● Goal
Only the number is needed: how many lines contain the word "materials"?

● Data excerpts
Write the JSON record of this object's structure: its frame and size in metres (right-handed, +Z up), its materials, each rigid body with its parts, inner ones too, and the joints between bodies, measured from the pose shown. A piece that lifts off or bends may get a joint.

==

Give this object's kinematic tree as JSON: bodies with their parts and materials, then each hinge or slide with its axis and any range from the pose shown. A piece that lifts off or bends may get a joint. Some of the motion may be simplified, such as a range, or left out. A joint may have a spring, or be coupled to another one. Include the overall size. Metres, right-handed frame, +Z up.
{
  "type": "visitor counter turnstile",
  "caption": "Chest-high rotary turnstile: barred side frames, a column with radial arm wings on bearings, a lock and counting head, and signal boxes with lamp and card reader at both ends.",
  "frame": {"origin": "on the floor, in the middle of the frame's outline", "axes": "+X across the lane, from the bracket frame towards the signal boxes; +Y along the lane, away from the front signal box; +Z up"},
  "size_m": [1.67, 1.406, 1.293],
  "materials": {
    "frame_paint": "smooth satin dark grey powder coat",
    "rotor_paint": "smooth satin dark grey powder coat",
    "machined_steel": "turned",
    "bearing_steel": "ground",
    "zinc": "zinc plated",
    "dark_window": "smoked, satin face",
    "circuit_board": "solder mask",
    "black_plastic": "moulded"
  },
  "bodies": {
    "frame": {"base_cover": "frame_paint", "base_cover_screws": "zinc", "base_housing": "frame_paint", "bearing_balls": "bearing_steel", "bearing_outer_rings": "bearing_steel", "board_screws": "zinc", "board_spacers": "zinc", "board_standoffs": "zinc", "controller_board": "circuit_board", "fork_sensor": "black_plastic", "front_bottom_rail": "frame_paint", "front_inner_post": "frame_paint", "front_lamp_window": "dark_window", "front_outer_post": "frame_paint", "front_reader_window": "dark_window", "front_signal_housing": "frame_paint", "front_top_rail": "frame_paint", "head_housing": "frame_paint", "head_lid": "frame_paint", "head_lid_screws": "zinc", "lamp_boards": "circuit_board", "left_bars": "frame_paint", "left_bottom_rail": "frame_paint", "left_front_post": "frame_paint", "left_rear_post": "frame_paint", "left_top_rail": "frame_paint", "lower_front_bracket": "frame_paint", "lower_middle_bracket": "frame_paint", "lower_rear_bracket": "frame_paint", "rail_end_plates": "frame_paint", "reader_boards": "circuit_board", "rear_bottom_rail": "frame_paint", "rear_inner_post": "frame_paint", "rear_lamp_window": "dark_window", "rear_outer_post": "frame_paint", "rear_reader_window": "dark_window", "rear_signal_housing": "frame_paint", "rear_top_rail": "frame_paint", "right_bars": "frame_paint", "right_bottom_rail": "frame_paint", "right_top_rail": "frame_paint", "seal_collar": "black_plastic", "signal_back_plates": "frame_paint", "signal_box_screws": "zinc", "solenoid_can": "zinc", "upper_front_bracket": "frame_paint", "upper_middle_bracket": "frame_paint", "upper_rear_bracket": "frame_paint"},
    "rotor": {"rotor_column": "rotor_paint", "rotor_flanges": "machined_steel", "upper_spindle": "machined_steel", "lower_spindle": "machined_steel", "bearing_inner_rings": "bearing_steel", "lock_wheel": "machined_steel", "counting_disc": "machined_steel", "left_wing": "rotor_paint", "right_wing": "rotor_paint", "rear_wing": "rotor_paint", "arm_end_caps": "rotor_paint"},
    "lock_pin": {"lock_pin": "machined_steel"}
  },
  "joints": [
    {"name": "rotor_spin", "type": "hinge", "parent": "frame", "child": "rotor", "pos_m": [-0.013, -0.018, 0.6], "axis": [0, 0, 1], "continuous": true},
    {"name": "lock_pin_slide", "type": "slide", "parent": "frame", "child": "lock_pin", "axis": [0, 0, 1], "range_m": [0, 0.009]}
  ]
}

● Task solution
3